# agreeament for drywall



## serciva (Dec 19, 2007)

*...*

....


----------



## A.W.Davis (Oct 17, 2006)

serciva said:


> I have a team of hangers and we will do an work of drywall, someone that can help me with an agreement for drywall? thanks!! :thumbsup:


:blink:

huh?


----------



## ron schenker (Dec 11, 2005)

I think he means that him and his buddies work in the hangar at the airport and agree with the drywalls.


----------



## A.W.Davis (Oct 17, 2006)

ron schenker said:


> I think he means that him and his buddies work in the hangar at the airport and agree with the drywalls.


 
Ohhh okay :laughing:


----------



## kevjob (Aug 14, 2006)

oh so i see you both disagree with drywalls?:laughing:


----------



## SelfContract (Dec 6, 2007)

HA HA HA HA, you guys are funny.... ageement = writing a piece of contract.... for him. :no:


----------



## Tim0282 (Dec 11, 2007)

Are they wanting to build guillotines for the new prison in the area? (you know, to hang people). That would take an agreement with somebody.


----------



## A.W.Davis (Oct 17, 2006)

kevjob said:


> oh so i see you both disagree with drywalls?:laughing:


Are drywalls more expensive?


----------



## Tim0282 (Dec 11, 2007)

More than wet walls...
You could say something like 
Furnish drywall and all material and labor to hang. 
Scrap out, sweep the floors and haul to landfill, cover floors with rosin paper, hang beads. Furnish material and labor to tape, fill, skim, sand smooth or texture as desired and remove rosin paper for painters for say... 1.50 per square foot of rock used.
Or would you do all of that for less/ We do...


----------



## JumboJack (Aug 14, 2007)

*All your base are belong to us!!!!!*


----------



## Tim0282 (Dec 11, 2007)

What do you mean?


----------



## Brockster (Aug 24, 2007)

Hey servica, don't listen to the jerks around here. I do drywall and will come do your hanger. Do we have an agreement?:thumbsup:


----------



## Tim0282 (Dec 11, 2007)

Who in their right mind would agree to do drywall??


----------



## Tim0282 (Dec 11, 2007)

Oh by the way, Servica, welcome to the forum.
Oops, it's Serciva. I misspelled like Brockster.


----------



## Patrick (Apr 12, 2006)

Who drywalls a hanger anyways? Maybe hes talking about closet hangers. Rockers charge more for closets I think, He should check with LB he does a lot of in closet work


----------



## Celtic (May 23, 2007)

JumboJack said:


> *All your base are belong to us!!!!!*



:thumbup:

LMAO


----------



## Tim0282 (Dec 11, 2007)

Thanks for the clarification, Celtic. Now I know...


----------



## Celtic (May 23, 2007)

Tim0282 said:


> Thanks for the clarification, Celtic. Now I know...

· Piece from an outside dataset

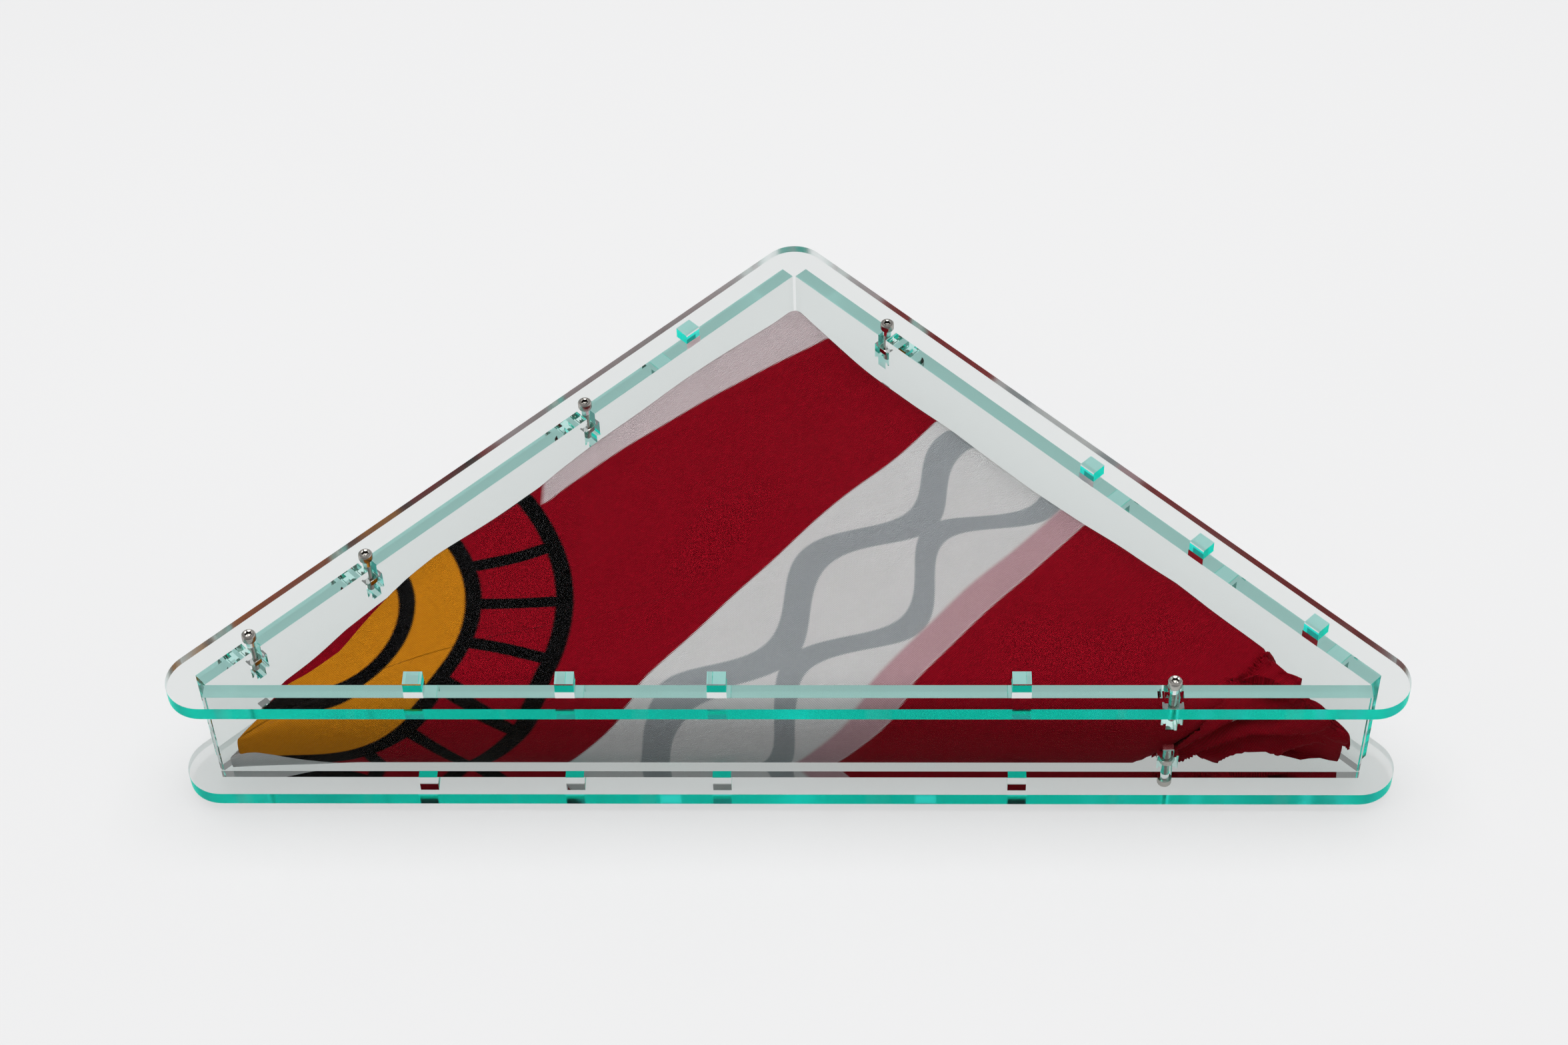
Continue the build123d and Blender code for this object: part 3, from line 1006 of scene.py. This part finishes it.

...and you will never forget...and you will write it on porta-john walls and other such places :thumbup: .


----------



## Tim0282 (Dec 11, 2007)

Celtic said:


> ...and you will never forget...and you will write it on porta-john walls and other such places :thumbup: .


You know me too well...
Did you just put a curse on me??


----------



## taylormade99 (Apr 25, 2007)

JumboJack said:


> *All your base are belong to us!!!!!*


I am still laughing.:laughing:


----------



## Celtic (May 23, 2007)

Tim0282 said:


> You know me too well...
> Did you just put a curse on me??


Sort of :shifty:

All YOUR base are now belong to ME :blink:










:laughing: Calvin & Hobbes obviously rule.


----------



## Tim0282 (Dec 11, 2007)

Thanks for the funny!

Tim


----------



## towertaper (Dec 16, 2007)

I am in agreement this be funniest ever thread :thumbup:


----------



## A.W.Davis (Oct 17, 2006)

I think even the guy in the hanger with the drywall agrees


----------



## Celtic (May 23, 2007)

A.W.Davis said:


> I think even the guy in the hanger with the drywall agrees


There was a hanger and drywall :blink: in this thread


----------



## A.W.Davis (Oct 17, 2006)

Celtic said:


> There was a hanger and drywall :blink: in this thread


 
.....well maybe not in that particular order but yeah 

Arent you in agreeament :w00t:


----------



## Tim0282 (Dec 11, 2007)

Celtic said:


> There was a hanger and drywall :blink: in this thread


We don't usually wear nice enough threads to work to worry about using a hanger...
Don't you agreea?


----------



## Celtic (May 23, 2007)

A.W.Davis said:


> .....well maybe not in that particular order but yeah
> 
> Arent you in agreeament :w00t:


Deny Everything
Admit Nothing
Demand Proof

There is no hanger :laughing:


----------



## Celtic (May 23, 2007)

Tim0282 said:


> We don't usually wear nice enough threads to work to worry about using a hanger...
> Don't you agreea?


There is no hanger....:no:


----------



## works4me (Sep 1, 2007)

Dang!! I just sat down to brush my teeth and started reading this thread, now I got toothpaste all over my monitor. LOL


----------



## Celtic (May 23, 2007)

My work here is done :smartass:


----------



## Paddyman (Dec 4, 2007)

:thumbsup: your a wild mon Celtic


----------



## JohnJ0906 (Jan 7, 2007)

Celtic said:


> Deny Everything
> Admit Nothing
> Demand Proof


My new signature line! :w00t: :laughing: :clap:


----------



## Celtic (May 23, 2007)

JohnJ0906 said:


> My new signature line! :w00t: :laughing: :clap:


The "other" one is still valid too, ya know :thumbsup:

It's not my fault
It's not my problem
I'm not your solution


A double whammy usually sends the other party into a triad of frustrations and obscenities :furious: ....and laughter ensues from me :laughing:


----------



## ron schenker (Dec 11, 2005)

Hey what happened to poor Serciva? He deleted and ran away crying? Didn't we help him with his question? I guess not...go figure:laughing:


----------



## Tim0282 (Dec 11, 2007)

ron schenker said:


> Hey what happened to poor Serciva? He deleted and ran away crying? Didn't we help him with his question? I guess not...go figure:laughing:


I think we scared him off. Or he's hanging his hangers.


----------